Monitoring Synapse via Prometheus and Grafana
The concept of matrix-based monitoring extends to the monitoring of Matrix itself. When running a Synapse (Matrix homeserver) instance, it is possible to expose the internal state of the server through Prometheus metrics.
By configuring Synapse to provide these metrics, a Grafana dashboard can be constructed to track the health of the homeserver. This is particularly effective for debugging high-load scenarios. For example, monitoring database transactions can reveal specific spikes in get_user_by_id calls. Identifying these spikes in a matrix-style graph allows administrators to pinpoint which specific parts of the Synapse codebase or which user actions are creating an undue burden on the underlying database.
Analysis of Architectural Integration
The integration of Matrix-based alerting and Matrix-based visualization represents two sides of the same observability coin: the translation of complex, multi-dimensional signals into actionable, human-readable formats.

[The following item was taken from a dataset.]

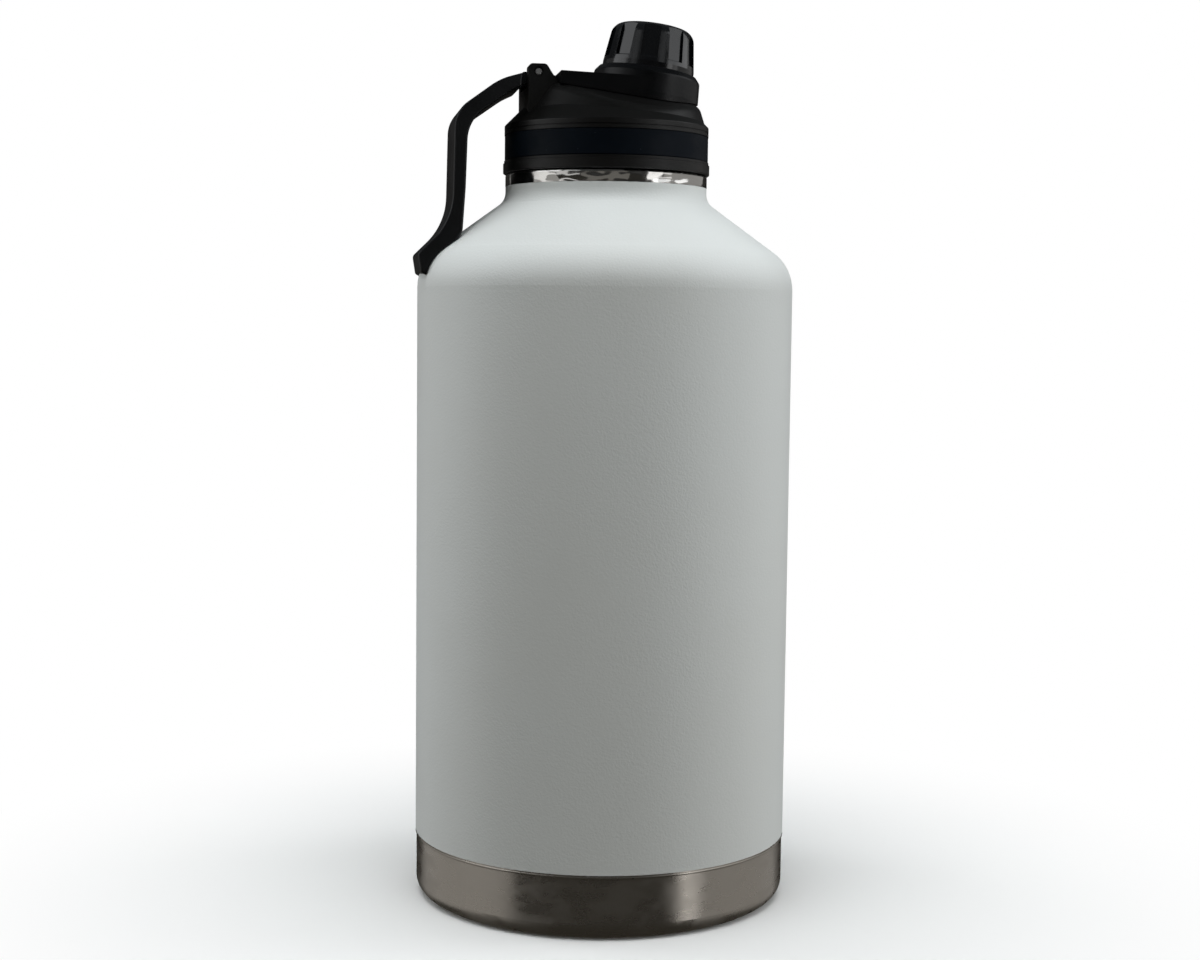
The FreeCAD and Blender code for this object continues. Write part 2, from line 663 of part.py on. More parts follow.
def make_handle():
    body = new_body("handle")
    inner = "-strap_reach + strap_thickness"
    strap = slab(body, "strap", [
        ("pin_x - web_start", "pin_z - 0.7"),
        ("pin_x - 12.1", "pin_z - 2.7", "20"),
        ("-strap_reach", "strap_top", "10"),
        ("-strap_reach - strap_lean", "strap_knee", "21"),
        ("-foot_reach", "foot_tip", "1.8"),
        ("-foot_reach + 0.9", "foot_low", "1"),
        ("-foot_reach + 8", "foot_low - 4"),
        ("-strap_reach - strap_lean", "heel_height - 6.4"),
        (inner + " - strap_lean - 0.9", "heel_height", "4"),
        (inner + " - strap_lean", "strap_knee + 10", "20"),
        (inner, "strap_top - 2.8", "12"),
        ("pin_x - 9", "pin_z - 6.6", "20"),
        ("pin_x - 5.4", "pin_z - 4.9"),
    ], "strap_width")
    doc.recompute()
    side = value("strap_width") / 2

    def on_side(edge):
        return all(abs(abs(p.y) - side) < 0.01 for p in edge.discretize(5))

    fillet(body, "strap_edges", strap, edge_names(strap, on_side), "strap_round")
    slab(body, "prongs", [
        ("pin_x", "pin_z - hub_radius + 0.3"),
        ("pin_x", "pin_z + hub_radius - 0.5"),
        ("pin_x - 6.2", "pin_z - 1.1"),
        ("pin_x - 6.2", "pin_z - 4.0"),
    ], "ear_gap - knuckle_gap * 2")
    width = value("ear_gap - knuckle_gap * 2")
    primitive(body, "AdditiveCylinder", "hub", along_y(value("pin_x"), value("pin_z"), width),
              Radius="hub_radius", Height="ear_gap - knuckle_gap * 2")
    slab(body, "arm_space", [
        ("pin_x - web_start - 0.1", "pin_z - hub_radius * 2"),
        ("pin_x + hub_radius * 2", "pin_z - hub_radius * 2"),
        ("pin_x + hub_radius * 2", "pin_z + hub_radius * 2"),
        ("pin_x - web_start - 0.1", "pin_z + hub_radius * 2"),
    ], "arm_knuckle + knuckle_gap * 2", "Pocket")
    place = along_y(value("pin_x"), value("pin_z"), width + 4)
    primitive(body, "SubtractiveCylinder", "pin_bore", place,
              Radius="pin_radius + pin_fit", Height="ear_gap - knuckle_gap * 2 + 4")
    # saddle: the foot is hollowed to rest on the shoulder
    wall = "body_radius + ring_gap"
    neck = "neck_radius + 2"
    revolve(body, "saddle", [
        (wall, "150"),
        (wall, cone_height(wall, "-ring_gap"), "shoulder_round + ring_gap"),
        (neck, cone_height(neck, "-ring_gap")),
        (neck, "150"),
    ], "Groove")
    return body


# ---------------------------------------------------------------- cap arm and cap

def make_cap_arm():
    body = new_body("cap_arm", deck_frame())
    pin_across, pin_up = in_deck(value("pin_x"), value("pin_z"))
    near = pin_across + value("arm_root")
    slab(body, "plate", [
        (str(near), "-skirt_depth"),
        ("0", "-skirt_depth"),
        ("0", "plate_height"),
        (str(near), f"plate_height + tan(plate_slope) * {near}"),
    ], "ring_radius * 2 - 0.4")
    for side in (-1, 1):
        name = "taper_front" if side < 0 else "taper_back"
        sketch = new_sketch(body, name + "_outline", "XY_Plane")
        outline(sketch, [
            (str(near - 1), f"{side} * (arm_width / 2)"),
            ("0", f"{side} * (ring_radius - 0.2)"),
            ("0", f"{side} * 30"),
            (str(near - 1), f"{side} * 30"),
        ])
        cut = body.newObject("PartDesign::Pocket", name)
        cut.Profile = (sketch, [""])
        cut.SideType = "Symmetric"
        cut.Type = "ThroughAll"
    below = shifted(0, 0, -value("skirt_depth") - 1)
    primitive(body, "SubtractiveCylinder", "ring_bore", below,
              Radius="cap_radius + ring_gap", Height="25")
    bore = "cap_radius + ring_gap"
    rib = "cap_radius - 0.45"
    shoulder = "ring_radius - (ring_height - ring_bevel) * tan(ring_draft)"
    revolve(body, "ring", [
        (bore, "-skirt_depth"),
        ("ring_radius", "-skirt_depth"),
        ("ring_radius", "ring_gap"),
        (shoulder, "ring_height - ring_bevel", "1.2"),
        (bore + " + 0.5", "ring_height", "0.4"),
        (bore, "ring_height - 0.4"),
        (bore, "rib_foot + 1.5"),
        (rib, "rib_foot + 1.2"),
        (rib, "rib_foot"),
        (bore, "rib_foot - 0.3"),
    ])
    through_cut(body, "underside", "YZ_Plane", above_crown("ring_gap", "-20"))
    slab(body, "prong", [
        (str(pin_across), f"{pin_up} - hub_radius + 0.5"),
        (str(near + 0.5), "ring_gap + 0.1"),
        (str(near + 0.5), "2.1"),
        (str(pin_across), f"{pin_up} + hub_radius - 0.6"),
    ], "arm_knuckle")
    width = value("arm_knuckle")
    primitive(body, "AdditiveCylinder", "hub", along_y(pin_across, pin_up, width),
              Radius="hub_radius", Height="arm_knuckle")
    primitive(body, "SubtractiveCylinder", "pin_bore", along_y(pin_across, pin_up, width + 2),
              Radius="pin_radius + pin_fit", Height="arm_knuckle + 2")
    return body


def make_spout_cap():
    body = new_body("spout_cap", deck_frame(value("flute_clock")))
    groove = "cap_radius - 0.75"
    revolve(body, "cap_shell", [
        ("cap_core", "cap_foot"),
        ("cap_radius", "cap_foot"),
        ("cap_radius", "1.4"),
        (groove, "1.8"),
        (groove, "6.5"),
        ("cap_radius", "7.0"),
        ("cap_radius", "cap_shoulder"),
        ("cap_crown", "cap_top", "cap_round"),
        ("0", "cap_top"),
        ("0", "cap_top - cap_wall"),
        ("cap_core - 1.6", "cap_top - cap_wall", "2"),
        ("cap_core - 1.6", "liner_top + 1.6"),
        ("cap_core", "liner_top + slip"),
    ])
    lean = "(cap_radius - cap_crown) / (cap_top - cap_shoulder)"
    foot = f"cap_radius - (flute_foot - cap_shoulder) * {lean} - flute_depth"
    head = f"cap_radius - (cap_top + 2 - cap_shoulder) * {lean} - flute_depth"
    flute = slab(body, "flute", [
        (foot, "flute_foot", "0.6"),
        (head, "cap_top + 2"),
        ("cap_radius + 2", "cap_top + 2"),
        ("cap_radius + 2", "flute_foot"),
    ], "flute_width", "Pocket")
    ring_of(body, flute, "flute_count")
    return body


def make_cap_liner():
    body = new_body("cap_liner", deck_frame())
    inside = "spout_radius + cap_ridge + running_gap"
    revolve(body, "cup", [
        (inside, "cap_foot + 0.2"),
        ("cap_core - slip", "cap_foot + 0.2"),
        ("cap_core - slip", "liner_top"),
        ("0", "liner_top"),
        ("0", "liner_top - liner_plate"),
        (inside, "liner_top - liner_plate"),
    ])
    root = (f"{inside} + ridge_sunk", "cap_ridge * 1.7")
    crest = ("spout_radius + running_gap", "cap_ridge * 0.8")
    foot = "cap_thread - cap_lead / 4"
    rise = "cap_lead * cap_arc / 360"
    start = ridge(body, "liner_ridge", root, crest, foot, "cap_lead", rise)
    ring_of(body, start, "cap_starts")
    return body


def make_cap_gasket():
    body = new_body("cap_gasket", deck_frame())
    revolve(body, "disc", [
        ("0", "spout_height + slip"),
        ("spout_radius - slip", "spout_height + slip", "0.4"),
        ("spout_radius - slip", "liner_top - liner_plate - slip", "0.4"),
        ("0", "liner_top - liner_plate - slip"),
    ])
    return body


parts = [
    make_outer_shell(),
    make_base_cup(),
    make_inner_vessel(),
    make_vacuum_plug(),
    make_getter(),
    make_lid_cover(),
    make_grip_band(),
    make_lid_plug(),
    make_lid_foam(),
    make_lid_gasket(),
    make_spout(),
    make_hinge_pin(),
    make_handle(),
    make_cap_arm(),
    make_spout_cap(),
    make_cap_liner(),
    make_cap_gasket(),
]
doc.recompute()

# ---------------------------------------------------------------- checks and files

for thing in doc.Objects:
    if "Invalid" in thing.State or "Error" in thing.State:
        raise RuntimeError(f"{thing.Label} failed: {thing.State}")
    base = getattr(thing, "BaseFeature", None)
    cuts = thing.TypeId.endswith(("Pocket", "Groove")) or "Subtractive" in thing.TypeId
    if cuts and base and thing.Shape.Volume >= base.Shape.Volume:
        raise RuntimeError(f"{thing.Label} cuts nothing")
for part in parts:
    if part.Shape.isNull() or not part.Shape.isValid():
        raise RuntimeError(f"{part.Label} has no valid shape")
    if len(part.Shape.Solids) != 1:
        raise RuntimeError(f"{part.Label} has {len(part.Shape.Solids)} solids")

os.makedirs("parts", exist_ok=True)
for part in parts:
    part.Shape.exportStep(os.path.join("parts", part.Label + ".step"))
    box = part.Shape.BoundBox
    print(f"{part.Label:14s} {part.Shape.Volume:10.1f} mm3  "
          f"x {box.XMin:7.2f} {box.XMax:7.2f}  y {box.YMin:7.2f} {box.YMax:7.2f}  "
          f"z {box.ZMin:7.2f} {box.ZMax:7.2f}")
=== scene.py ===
import math

import bmesh
import bpy
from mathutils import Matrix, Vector


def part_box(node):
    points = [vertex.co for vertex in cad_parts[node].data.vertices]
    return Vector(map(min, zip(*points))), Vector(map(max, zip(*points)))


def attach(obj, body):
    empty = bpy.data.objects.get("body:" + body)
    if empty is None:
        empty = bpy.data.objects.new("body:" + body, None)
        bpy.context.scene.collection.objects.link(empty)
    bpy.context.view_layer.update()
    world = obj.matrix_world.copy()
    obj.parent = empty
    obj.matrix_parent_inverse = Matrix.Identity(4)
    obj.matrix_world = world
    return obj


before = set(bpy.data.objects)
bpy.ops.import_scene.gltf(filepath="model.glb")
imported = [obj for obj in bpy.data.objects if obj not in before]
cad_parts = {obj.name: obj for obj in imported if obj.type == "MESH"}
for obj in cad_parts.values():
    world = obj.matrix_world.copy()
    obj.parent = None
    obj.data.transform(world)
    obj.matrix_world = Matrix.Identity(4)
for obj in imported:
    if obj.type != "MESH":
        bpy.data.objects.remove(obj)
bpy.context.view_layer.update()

# A white powder-coated steel jug with a black screw lid, carry handle and spout cap.
# Metres, +Z up, origin at the centre of the base: the same frame as the CAD.

MM = 0.001


# ---------------------------------------------------------------- camera

CAMERA_REACH = 0.6214
CAMERA_HEIGHT = 0.1854
# angles in radians: the turn round the jug, the tilt down and the roll
CAMERA_TURN = math.radians(9.3)
CAMERA_TILT = 0.0815
CAMERA_ROLL = 0.011
LENS = 57.25
SENSOR = 36.0
SHIFT_X = -0.0023

AHEAD = Vector((math.sin(CAMERA_TURN), math.cos(CAMERA_TURN), 0))
RIGHT = Vector((math.cos(CAMERA_TURN), -math.sin(CAMERA_TURN), 0))


def make_camera():
    """The camera stands in front of the jug, a little to the handle's side, and looks slightly down."""
    look = AHEAD * math.cos(CAMERA_TILT) - Vector((0, 0, math.sin(CAMERA_TILT)))
    level_up = RIGHT.cross(look)
    right = RIGHT * math.cos(CAMERA_ROLL) + level_up * math.sin(CAMERA_ROLL)
    up = level_up * math.cos(CAMERA_ROLL) - RIGHT * math.sin(CAMERA_ROLL)
    data = bpy.data.cameras.new("camera")
    data.lens = LENS
    data.sensor_width = SENSOR
    data.shift_x = SHIFT_X
    camera = bpy.data.objects.new("camera", data)
    bpy.context.scene.collection.objects.link(camera)
    place = -AHEAD * CAMERA_REACH + Vector((0, 0, CAMERA_HEIGHT))
    matrix = camera.matrix_world.copy()
    for row in range(3):
        matrix[row][0] = right[row]
        matrix[row][1] = up[row]
        matrix[row][2] = -look[row]
        matrix[row][3] = place[row]
    camera.matrix_world = matrix
    bpy.context.scene.camera = camera


# ---------------------------------------------------------------- materials


# sockets of a Mix node set to colours: the two colours that it takes, and its result
MIX_FIRST = 6
MIX_SECOND = 7
MIX_RESULT = 2

# how soft the edge of a speck is, as a part of its radius
SPECK_EDGE = 0.6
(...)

The alerting forwarder architecture solves the problem of latency in communication. By bridging the gap between a passive monitoring tool (Grafana) and an active communication tool (Matrix), it reduces the "Mean Time to Acknowledge" (MTTA) for critical incidents. However, the reliance on unauthenticated webhooks introduces a significant security surface area that must be mitigated through network-level controls.

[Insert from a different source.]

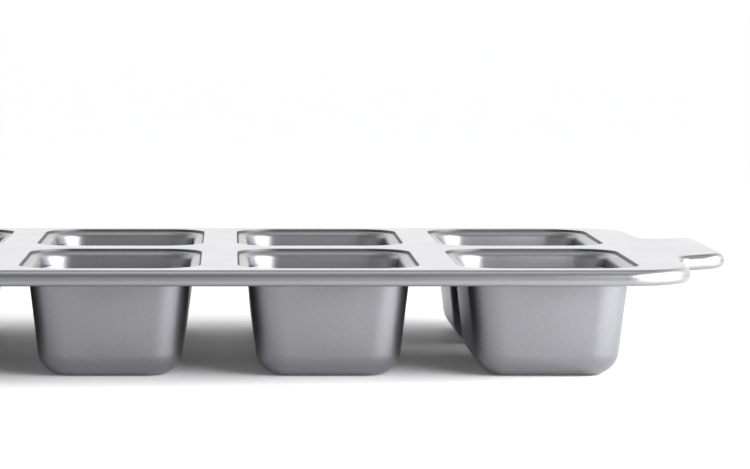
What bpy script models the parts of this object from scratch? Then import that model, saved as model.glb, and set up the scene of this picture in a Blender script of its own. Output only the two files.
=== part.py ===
"""Eight-cup loaf muffin pan: a pressed frame sheet, a wire sealed in its rim, and drawn cups.

X runs along a row of cups, Y from the front row to the back row, Z up from the table.
The origin is on the table under the middle of the pan. Sizes are in metres.
"""

import math

import bmesh
import bpy
from mathutils import Matrix, Vector

# Sheet, and the gap left where two pieces touch
SHEET = 0.0008
SEAT_GAP = 0.0003

# Layout of the cups
COLUMNS = 4
ROWS = ("front", "back")
COLUMN_PITCH = 0.0886
ROW_PITCH = 0.1215

# Frame, without its handle tabs
PAN_HEIGHT = 0.0449
END_MARGIN = 0.0206
SIDE_MARGIN = 0.0110
FRAME_CORNER_RADIUS = 0.028
BEAD_RADIUS = 0.00325
CURL_SWEEP = math.radians(300)
WIRE_GAP = 0.0004

# Handle tabs, bent up a little past the frame's side, and the flare that leads into them.
# Each side of a tab draws in by the taper towards its outer edge.
TAB_REACH = 0.0229
TAB_LENGTH = 0.1050
TAB_TAPER = 0.0040
TAB_CORNER_RADIUS = 0.0125
TAB_RISE = 0.0011
TAB_ROOT_RADIUS = 0.0055
FLARE_REACH = 0.0035
FLARE_LENGTH = 0.024
FLARE_RADIUS = 0.030

# Opening in the frame and the stepped seat round it
OPENING_WIDTH = 0.0736
OPENING_LENGTH = 0.1045
OPENING_CORNER_RADIUS = 0.018
NOSE_INNER_RADIUS = 0.0002
STEP_DOWN = 0.0011
COLLAR_DEPTH = 0.0062

# Cup: outer wall, carried up to the level of the deck, lip and floor
WALL_INSET = 0.0035
DRAFT = math.radians(6.3)
LIP_RADIUS = 0.003
FLOOR_EDGE_RADIUS = 0.0105
FLOOR_CORNER_RADIUS = 0.003

# Swaged bead that locks a cup under its collar; it runs along the long sides and fades at the corners
LOCK_BEAD_HEIGHT = 0.0016
LOCK_BEAD_PROUD = 0.0007
LOCK_BEAD_FADE = 12

# Flat facets that stand for the round shapes
OUTLINE_FACET = math.radians(18)
OPENING_FACET = math.radians(18)
CURL_FACETS = 10
NOSE_FACETS = 2
BEND_FACETS = 2
FLOOR_EDGE_FACETS = 3


def clear_scene():
    for obj in list(bpy.data.objects):
        bpy.data.objects.remove(obj)


def new_collection(name):
    collection = bpy.data.collections.new(name)
    bpy.context.scene.collection.children.link(collection)
    return collection


def metal(name, colour, roughness):
    material = bpy.data.materials.new(name)
    material.use_nodes = True
    shader = material.node_tree.nodes["Principled BSDF"]
    shader.inputs["Base Color"].default_value = (*colour, 1.0)
    shader.inputs["Metallic"].default_value = 1.0
    shader.inputs["Roughness"].default_value = roughness
    material.diffuse_color = (*colour, 1.0)
    return material


def frame_metal():
    """Satin pressed sheet, pale on the deck."""
    return metal("satin_pressed_sheet", (0.66, 0.66, 0.67), 0.36)


def cup_metal():
    """The same sheet, a little rougher where it was drawn down into a cup."""
    return metal("satin_drawn_sheet", (0.58, 0.58, 0.59), 0.42)


def wire_metal():
    """Plain drawn steel wire."""
    return metal("drawn_steel_wire", (0.45, 0.45, 0.46), 0.45)


def filleted_outline(corners, facet):
    """Points of a closed anticlockwise outline, each with its outward normal.

    Each corner is (x, y, radius), and its round is cut into flats that turn by facet.
    """
    outline = []
    for index, (x, y, radius) in enumerate(corners):
        corner = Vector((x, y))
        last = Vector(corners[index - 1][:2])
        following = Vector(corners[(index + 1) % len(corners)][:2])
        along = (corner - last).normalized()
        onward = (following - corner).normalized()
        turn = math.atan2(along.cross(onward), along.dot(onward))
        side = math.copysign(1, turn)
        outward = Vector((along.y, -along.x))
        start = corner - along * radius * math.tan(abs(turn) / 2)
        centre = start - outward * radius * side
        steps = max(1, round(abs(turn) / facet))
        for step in range(steps + 1):
            normal = Matrix.Rotation(turn * step / steps, 2) @ outward
            outline.append((centre + normal * radius * side, normal))
    return outline


def rectangle(half_width, half_length, radius):
    return [
        (half_width, -half_length, radius),
        (half_width, half_length, radius),
        (-half_width, half_length, radius),
        (-half_width, -half_length, radius),
    ]


def ring(outline, inset, height):
    """The outline moved in by inset, at this height."""
    return [(point - normal * inset).to_3d() + Vector((0, 0, height)) for point, normal in outline]


def frame_half_width():
    return (COLUMNS - 1) * COLUMN_PITCH / 2 + OPENING_WIDTH / 2 + END_MARGIN


def frame_half_length():
    return (len(ROWS) - 1) * ROW_PITCH / 2 + OPENING_LENGTH / 2 + SIDE_MARGIN


def rim_outline():
    """The frame's outer edge with both handle tabs, anticlockwise from the front right corner."""
    side = frame_half_width()
    front = frame_half_length()
    tab = TAB_LENGTH / 2
    quarter = [
        (side, front, FRAME_CORNER_RADIUS),
        (side, tab + FLARE_LENGTH, FLARE_RADIUS),
        (side + FLARE_REACH, tab, TAB_ROOT_RADIUS),
        (side + TAB_REACH, tab - TAB_TAPER, TAB_CORNER_RADIUS),
    ]
    right = [(x, -y, radius) for x, y, radius in quarter]
    right += reversed(quarter)
    left = [(-x, -y, radius) for x, y, radius in right]
    return filleted_outline(right + left, OUTLINE_FACET)


def tab_lift(x):
    """How far the bend in a handle tab raises what lies at this x."""
    return max(0, abs(x) - frame_half_width()) * TAB_RISE / TAB_REACH


def crease_crossings(points):
    """The closed loop of points, with one more wherever it crosses a tab's bend."""
    crease = frame_half_width()
    for last, point in zip([points[-1]] + points, points):
        near, far = abs(last.x) - crease, abs(point.x) - crease
        if near * far < 0:
            yield last.lerp(point, near / (near - far))
        yield point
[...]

The visualization transformation logic solves the problem of cognitive load in data interpretation. As systems grow in complexity, the ability to view network topology or regional availability in a structured grid prevents the "information drowning" that occurs when viewing thousands of individual time-series lines. The challenge here lies in the technical limitations of Grafana's transformation engine, which often requires a deep understanding of query formatting and multi-step transformation pipelines to maintain data density without losing critical metadata.
Ultimately, the successful implementation of these "Matrix" patterns depends on an engineer's ability to manage both the connectivity of the notification pipeline and the structural integrity of the data pipeline.